In the afternoon it started raining and didn’t want to let up. It rained and rained, lightning and some of the loudest thunder I’ve ever heard included. We started to worry about Jonel and his team as it started to get dark and they hadn’t shown up, the rain still pouring. Finally around 6:30, drenched and freezing he showed up. They had had to stop in a waiting shed trying to stay dry and a local had offered him a poncho. He was soaked and confessed that he had been scared of getting hypothermia in the mountains. An indication of times to come during the race?

After a warm bath he was feeling much better and joined us for a delicious meal prepared by our hosts. Finally I had a chance to get to know him and ask him questions. Only one other participant had arrived to I listened to both of their stories, advice and tales of the route.

At 9:30 we headed to bed, later than I’d been up all week but feeling much better. I was right, my nerves were calmed after asking my questions and hearing about Jonel’s experience as an RD and also as a runner. He exuded such passion for the sport and giving his participants a great experience that I could finally relax. I slept well for my last long sleep before the race.

This morning I woke up excited for the final rest day. After our usual breakfast the participants started rolling in! Van after van was arriving and it was a bit dizzying getting introduced to everyone. Most if the runners know each other a bit from other races or are training partners and I was entertained by the fun and joking as they told stories about each other and running in the Philippines. I’ve never felt so welcomed to a race. It is great to talk about Canada as well and many of the athletes have dreams of racing in North America. I hope one day to be able to welcome people to a race at home after their kindness here.

A walk in the nearby rice terraces to relax.

A walk in the nearby rice terraces to relax.

Waiting around is nerve wracking but I’m keeping busy by visiting, reading, eating and making last minute changes to my drop bags. The briefing is at 3:00pm at the school although Jonel gave me my map early so that I can study it. It has just started raining again and I am hoping it doesn’t last as long today.

P1100410

The Baltazars are preparing a feast for tonight for all of the particiants that are staying here to fuel up. They will be up earlier than us in the morning to prepare breakfast.

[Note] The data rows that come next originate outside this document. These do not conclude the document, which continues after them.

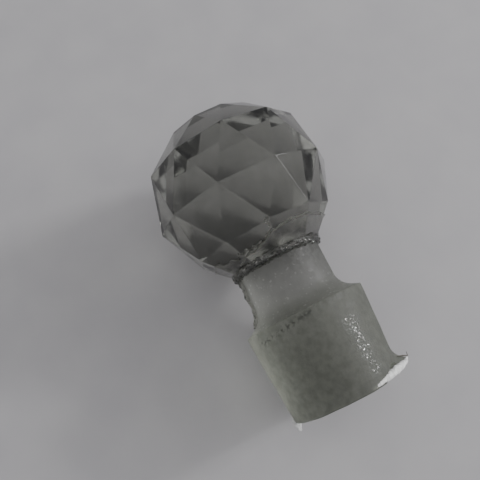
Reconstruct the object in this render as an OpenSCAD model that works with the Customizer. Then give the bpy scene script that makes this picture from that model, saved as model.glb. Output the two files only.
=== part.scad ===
// Faceted ball stopper for a cut crystal decanter, lying on its side as it rests on a table.
//
// Three pieces: a solid ball cut with flat facets, a round shank whose lower end is ground to a
// taper, and the clear cement that joins them. Every piece is first drawn upright on the stopper's
// own axis, with the middle of the ball's widest row of edges at zero and the shank below it.
// laid_down() then lays it on the table, where it rests on one edge of the ball and on the rim
// of the plug.
// Millimetres, +Z up, +X towards the plug, table at Z = 0.

/* [Faceted ball] */
// edges in each row around the ball
row_count = 10; // [8:2:12]
// across opposite corners of the widest row
ball_w = 44; // [43:0.5:46]
// across opposite corners of the row above it
upper_row_w = 38.8; // [37.8:0.2:39.8]
// height of that row above the widest one
upper_row_h = 12.7; // [12.1:0.2:13.3]
// across opposite corners of the flat top
top_w = 22.4; // [20:0.2:24]
// height of the flat top above the widest row
top_h = 20.1; // [19.7:0.1:20.5]
// across opposite corners of the row below the widest one
lower_row_w = 34.4; // [33.8:0.2:35]
// depth of that row below the widest one
lower_row_h = 10.9; // [10.5:0.1:11.5]
// across opposite corners of the flat seat that the shank is cemented to
seat_w = 22.8; // [22.4:0.1:23.4]
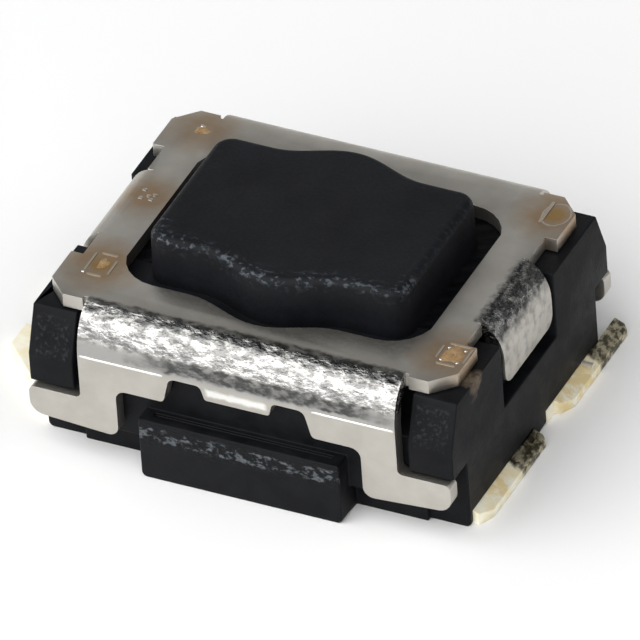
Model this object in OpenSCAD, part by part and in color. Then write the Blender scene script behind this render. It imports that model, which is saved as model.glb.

It’s amazing how dedicated they are to making sure thy we are ready for the race!

The 'backyard' of where we are staying.

The ‘backyard’ of where we are staying.

Later on Friday

The rain is pelting. It’s so windy that the clouds are falling sideways. Everyone is huddled inside in groups chatting but no one is hearing each other because of the thunder and the sound of the rain on the tin roof. I’m hoping with all my might that it rains itself out tonight and tomorrow afternoon is clear, or at least not a flood. I’m sure the trails are a mess and I don’t want to be climbing a mountain with the wind and rain blowing me backwards – I’ve done that except with blizzarding snow on EEOR during the Four-turned-Three Peaks Challenge. At least we aren’t camping! How miserable that would be right now.

All there is left to do is get as good a sleep as possible and wait for my 2:30am alarm! Here goes nothing!